Playing at Clemson, #1, perennial national-title contender, is a measuring stick. Virginia, try as it did, still doesn’t measure up.
“We were more prepared, as a coaching staff. Our players were certainly more prepared after seeing what Clemson looked like a year ago. We were anxious to play, eager to play and believed we could win. A handful of plays, a handful meaning five or six, were the difference in the game. To Clemson’s credit, they made those plays,” was how UVA coach Bronco Mendenhall summed it up after his team had lost 41-23 Saturday night in Death Valley.
It was there, for the taking, at least, the make interesting.
A pair of Brennan Armstrong INTs, a late second quarter pick that Clemson turned into a TD, and the play of the year on defense from Andrew Booth, Odell Beckham Jr.-like, in the end zone, turned out to be the difference.
One TD on the board, one off, and then Clemson turned the second pick into a field goal.
That’s 17 points in a game that was basically a 17-point game – Virginia went for two after its final score with 1:11 to go.
“We were marching down the field in the second half, and that was going to be a big score for us, you know, get some momentum starting the second half,” said Armstrong, who finished with 270 yards, and three TDs, on 24-of-43 passing through the air, and 89 yards on 22 totes on the ground.
Virginia gained 417 yards total offense all told.
First ACC team to go 400+ on Clemson in three years.
Thatclose.
“The pick in the end zone, that would have really swung it, honestly,” Armstrong said. “That’s the one thing, I look back, the pick in the end zone, that kind of hurt us. I think we would have scored there, would have had good momentum, and the outcome of the game, just the score of the game, could have looked a lot different.”
Could have.
Didn’t.
It wasn’t 62-17, the final in last year’s beatdown in Charlotte, in the ACC title game, but it’s still a loss, a bad loss.
Clemson, being the heavyweight, made the plays it needed when needed, going 8-of-15 on third downs, 4-of-7 on third-and-nine-plus.
Tailback Travis Etienne, the two-time ACC player of the year, had a pedestrian 73 yards on the ground, on 14 carries, but he had 114 yards on five catches – included in that a 21-yarder to convert a third-and-16, a 16-yarder to convert a third-and-nine, a 46-yarder to convert a third-and-17.
“He is one of the best players in college football,” said Virginia senior safety Joey Blount, who had nine tackles and a sack in the loss.
“There were a lot of plays left on the field, that we had him in the position we wanted, but he didn’t wait,” Blount said. “With his athleticism and his game, he made it for himself and got out of the situations we had him in. We need to be better at tackling, pursuit of the ball and really just wrapping up. There were a lot of missed tackles as a team where it looked like we had him, and he made a play out of nothing. Etienne is a really good player, high-caliber player, and he had a really good game today.”

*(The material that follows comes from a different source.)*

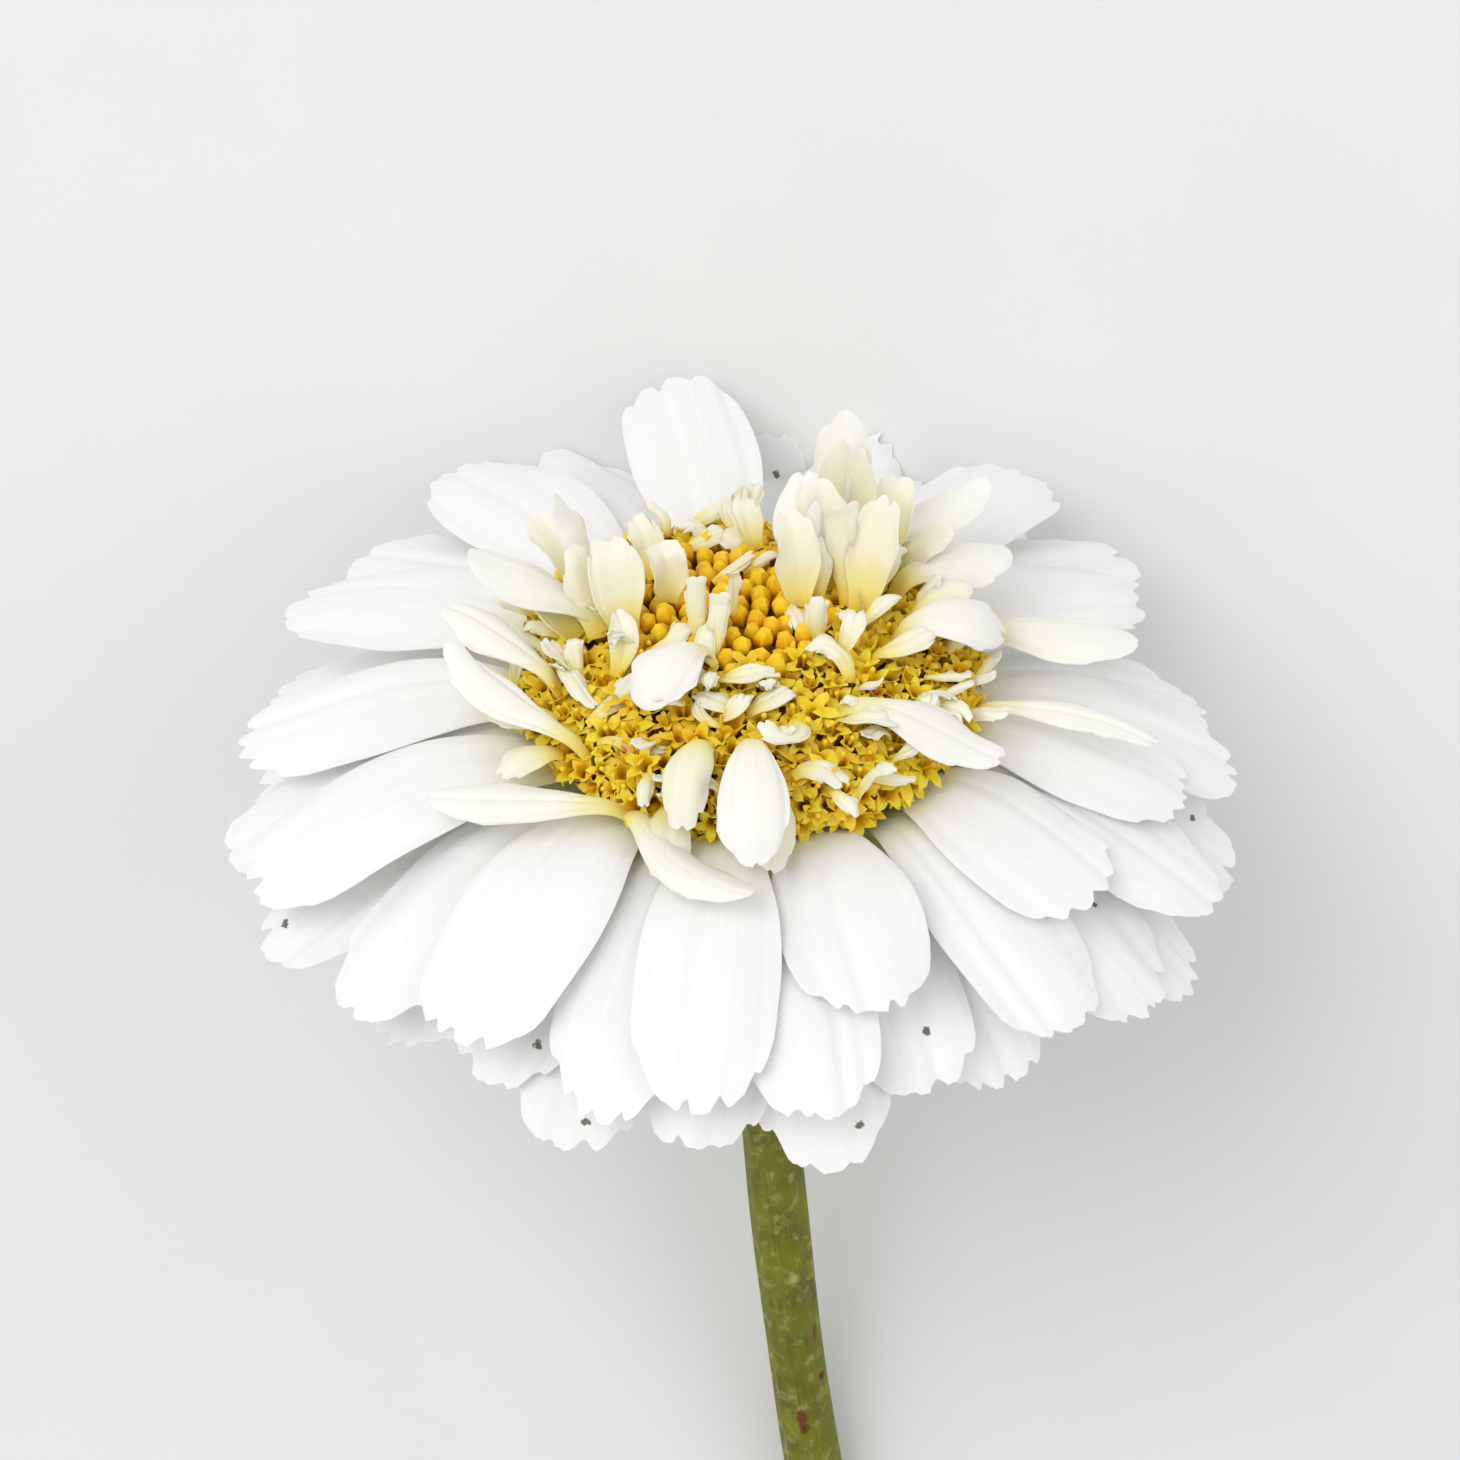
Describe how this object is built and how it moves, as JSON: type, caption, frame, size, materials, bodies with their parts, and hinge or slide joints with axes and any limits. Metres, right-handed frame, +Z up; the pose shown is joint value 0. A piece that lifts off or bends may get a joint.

Also having a really good game: Clemson QB Trevor Lawrence, on his way to being the top pick in the 2021 NFL Draft.
Lawrence did as Lawrence does – slicing UVA up for 329 yards and three TDs through the air, on 25-of-38 passing, and adding 36 yards on the ground, as if he needs to move the chains with his feet, with so much talent around him to do that without putting him at risk.
It’s frustrating playing a team like Clemson, which has so much talent, and almost never makes mistakes – and always takes advantage of yours.
There’s no margin for error.
Virginia played as well as it could have – putting up the big numbers on offense, largely limiting the impact of the big play on defense.
And still, look at the scoreboard.
In the end, it wasn’t close.
“Probably the difference in the game, maybe a turnover by us and an interception in the end zone by them,” Mendenhall said. “Couple of things, we need to make those plays, it goes right to the end. I liked our conditioning, our toughness, our resiliency, I liked our execution, but a handful of plays was the difference. A significantly different story than a year ago, and that’s how I see it.”